The critical detail: Thor Ultra implements this security at line rate with zero performance impact. Secure boot support and device authentication add additional layers of infrastructure protection without compromising the primary performance mission.
The Bigger Infrastructure Picture
Thor Ultra doesn’t exist in isolation. It’s one component in Broadcom’s three-layer approach to AI cluster scaling:
Scale-up addresses single-rack connectivity, currently supporting around 100 XPUs and evolving toward 200-500 XPUs over the next three years. Tomahawk 6 and Tomahawk Ultra serve this tier.
Scale-out connects racks together into data center-scale networks with hundreds of thousands of XPUs. This is where Tomahawk 6 and Jericho 4 switching platforms operate.
Cross-data center networking extends beyond the 5,000-6,000 XPU limit of a single 10-megawatt facility. Jericho portfolio capabilities like deep buffers and line-rate encryption become critical here, with Thor Ultra providing the 800G connectivity.
What This Means for AI Infrastructure
The pattern emerging from these developments is clear: networking has become the critical constraint in AI infrastructure scaling. GPU performance continues advancing rapidly, but without corresponding networking improvements, training efficiency stalls.
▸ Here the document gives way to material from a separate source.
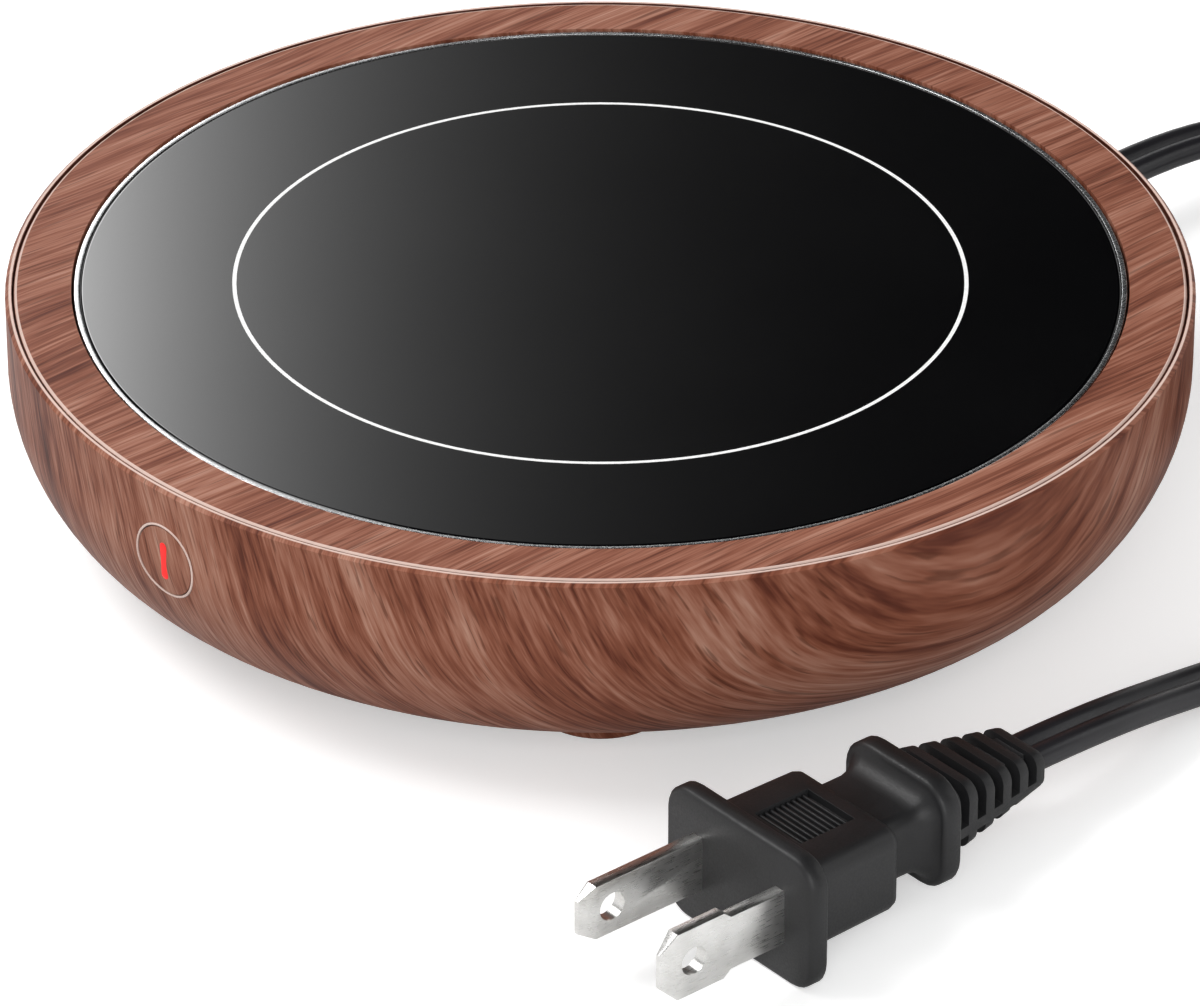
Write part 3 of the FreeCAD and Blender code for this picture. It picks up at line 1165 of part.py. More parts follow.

Broadcom’s timing with the 800G introduction aligns with the industry’s push toward larger, more complex AI models requiring massive distributed training. The programmability aspects are particularly forward-looking—as new congestion control schemes and protocol optimizations emerge, Thor Ultra’s flexible pipeline can adapt through firmware updates rather than hardware redesigns.
For organizations planning AI infrastructure investments, the key question isn’t just about GPU selection anymore. The networking fabric—switches, NICs, optics, and topology—increasingly determines whether billion-dollar infrastructure investments deliver their potential or waste more than half their cycles waiting for data.
The race to build million-GPU clusters isn’t just about acquiring more processors. It’s about architecting networks that can actually keep them fed with data efficiently. That’s the problem Broadcom is positioning Thor Ultra to solve.